The woman who founded and runs it (she'd come to Belize 20 years ago to shoot a documentary and stayed) came by with some chicken scraps while we were there, so we got to watch the jaguars gambolling. Even I got good pictures of the friendly tapir, and the tamandua (lesser anteater) was an absolute ham.

Tapirs follow regular trails through the jungle and are therefore easy to shoot, but they—like jaguars and most other native animals in Belize—are making a comeback during the past decade or more. Belizeans have taken readily to the notion of the natural world as a tourist resource and a subject of national pride

In the macaw cage was a clay-colored robin which had managed to squirm in through the mesh and was frantically trying to find a way out. The macaws watched it with mild interest.

It was an extremely hot day, and we were all wilting after the combination of the winery, a patio diner en route (it was called
Cheers
), and the zoo. The air-conditioned bus was a pleasure on the long trip to Pook's Hill, and I say that as one who normally dislikes and avoids air conditioning.

When we left the main road, the going became extremely bad. Here above all I was impressed by the Toyota and by Peter's skill. We were on a narrow rutted track, steep both up and down. The diesel and 5-speed manual transmission were more than adequate; Peter only rarely dropped into compound low. (My year driving a city bus allows me to appreciate excellence in this aspect of the trip.)

At one point Peter stopped and pointed out a pair of collared aracaris eating the fruit from a rubber tree. Aracaris are a form of toucan—smaller than the keel-billed, but big by almost any other standards—and brilliantly colored. They were just another of the striking species of birds we saw at every stage of the trip.

Pook's Hill is a nature reserve with a bush-hogged "lawn" on the slope beneath the lodge, an open-sided building with a thatch roof. The lower story (ground level at the back as the upper floor is at the front) is a common dining area, enclosed against the bugs. The individual bungalows have whitewashed walls of cast concrete and thatch roofs with a ceiling fan. The baths were large tiled rooms with a shower at one end and the toilet and washstand at the other; the water was drinkable (I did) though there was bottled water as elsewhere in Belize for those who didn't want to trust the taps.

The generator ran till bedtime, 10 pm or so, and then a battery bank kept the fans running till about three in the morning. It was in all respects a lovely location.

Here as later at the Victoria House we ran into a minor glitch: IE thought the Drake party was father, mother, brother and sister—and carefully arranged separate beds for Jonathan and April. (The two other parties with us were couples with a teenaged female dependent.) It was easily solved in both cases.

Vickie, who runs Pook's Hill with her husband, is English by birth and a fabric designer by former trade.
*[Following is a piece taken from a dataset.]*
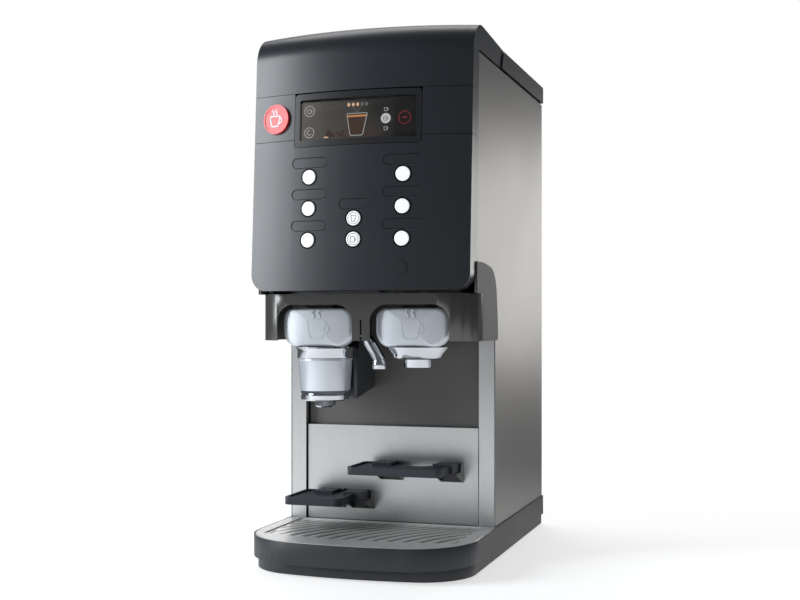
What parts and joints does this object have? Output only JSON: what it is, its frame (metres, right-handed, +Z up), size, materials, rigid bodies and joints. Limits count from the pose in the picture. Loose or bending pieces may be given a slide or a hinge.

She in a very nice way is a rabid naturalist as well as a thoroughly decent and interesting person. I noted that there were (seriously poisonous) give-and-take palms growing beside the bungalows and asked about them. She explained that two had been there but she'd transplanted the others because she'd noticed that the collared aracaris liked them. She then paused and said, "I guess they do send an odd message to guests, don't they?" But they didn't, not really.